The 13th edition of the Volvo Ocean Race 2017-18 came to an epic climax in the Hague in June, with three boats bearing down on the finishing line carrying equal points. From the point of view of the skippers and sailors it was a nerve-shredding nail biter of a leg; from the media angle, and public engagement, it just couldn’t get any better. Starting in 1973 as the Whitbread Round the World Race, the only fully-crewed circumnavigating yacht race in the world has acquired a reputation second to none. It’s long, it’s tough, and it’s both mentally and physically exhausting. The race track passes four of the five “Great Capes” – Agulhas, Leeuwin, South East Cape and Cape Horn, and crossed the Equator four times – it is cooking hot at the Equator, and bitterly cold in the Southern Ocean. The powerful weather systems of the Roaring Forties and the Furious Fifties test the world’s very best offshore sailors to their absolute limits. They call it “Life at the Extreme”, and this time it all came down to a matter of three miles at the finish line.
The Volvo Ocean Race is sailed in VOR65 class one-design boats, meaning that every boat is the same. Absolutely the same. Same gear, same sails, same weight, same everything – meaning that the only difference is between the sailors. This year, and in order to encourage a greater diversity within crews, teams were required to include crew members under 30 years of age, and encouraged the inclusion of women on the roster.
After a warm-up leg from Alicante to Lisbon, the race blasted south down the Atlantic to Capetown before heading into the Southern Ocean en route to a Christmas in Melbourne. On the way to Hong Kong, Team Sun Hung Kai Scallywag lost (and recovered) a man overboard, and then romped into her adopted home port at the front of the fleet.
Vestas 11th Hour Racing had a collision with an unlit fishing boat, resulting in a fatality on
the “other” vessel, and sustaining damage that required the boat to be shipped to Auckland for
repairs in advance of the next leg. After Auckland, the boats raced through the Southern Ocean once more, when Team Sun Hung Kai Scallywag lost another sailor, John Fisher, overboard on the approach to Cape Horn. This time there was no recovery, and Scallywag retired from the race to Itajaí. Overall race leader MAPFRE damaged her mast and then split her mainsail, necessitating emergency repairs in a quiet bay near Cape Horn of all places! Vestas 11th Hour Racing was unmasted and limped into Port Stanley in the Falkland Islands in order to fix up a jury rig which allowed her to get to Itajaí just in time to fit a new mast and start the next race – to Newport.
MAPFRE drifted to a foggy win in Newport, passing her immediate competitors in the closing metres of the race (literally), but for Team Brunel in second place it was the start of a great comeback under the leadership of skipper Bouwe Bekking, who has competed in the VOR seven times without ever managing to win, having had an undistinguished first half of the trip around the world. Across the Atlantic to Cardiff, weather conditions stacked up to a perfect sailing angle, and several boats broke the VOR 24- hour record. AkzoNobel went one better and set a new 24-hour monohull record distance of 602.54nm at an average speed of 25.10kts.

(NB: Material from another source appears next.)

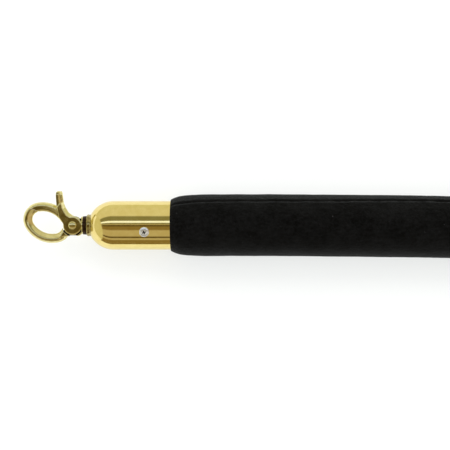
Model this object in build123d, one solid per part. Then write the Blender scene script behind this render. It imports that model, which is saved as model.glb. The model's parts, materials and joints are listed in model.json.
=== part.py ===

Astounding. Team Brunel, first. From Cardiff to Gothenburg, with Ireland to starboard, the North Sea was “the Southern Ocean all over again,” and earned Brunel another win. With just the final leg remaining from Gothenburg to The Hague, three boats were now tied on equal points: Dongfeng Racing, MAPFRE and Team Brunel. The finishing order of those boats would determine the finishing order for the race overall. Brunel and MAPFRE had won three of the races up to this point, and Dongfeng had never seen better than a second place. The closing miles of the race track demanded a crucial tactical decision: whether to stay close to the coast and hope for a better wind angle, or stay further offshore in the anticipation of stronger breeze.
In the closing miles of the longest crewed sailing race in the world, Dongfeng Racing Team under the command of Frenchman Charles Caudrelier, took the inshore route and crept into a three-mile lead over their immediate competitors. If there was ever a “best” time to win a leg, this was it. And now it’s all over bar the shouting, although after such a close finish, the shouting will go on for some time and rightly so. Through the usage of drone photography and the “extreme” media skills of the race’s OnBoard Reporters (heroes, every one of them), the 2017-18 Volvo Ocean Race brought the superhuman efforts of the sailing crews and the spectacle of ocean racing closer than ever before to the general public. It is engagement at the very highest level.
So, for the next time: Volvo have stepped down as owners of the race but will be back in 2021 as a sponsor. Meanwhile, new owners Atlant Ocean Racing Spain (run by Richard Brisius and Johan Selen – immediate past Co- Presidents of the event) have announced the inclusion of IMOCA 60 class boats in the next lap of the planet, but further details are not yet forthcoming. What is quite clear, however, is that a fully-crewed global sailing race is very much alive and well, and still very much on the bucket list of the world’s top offshore sailors. As Arnie said, “We’ll be back.”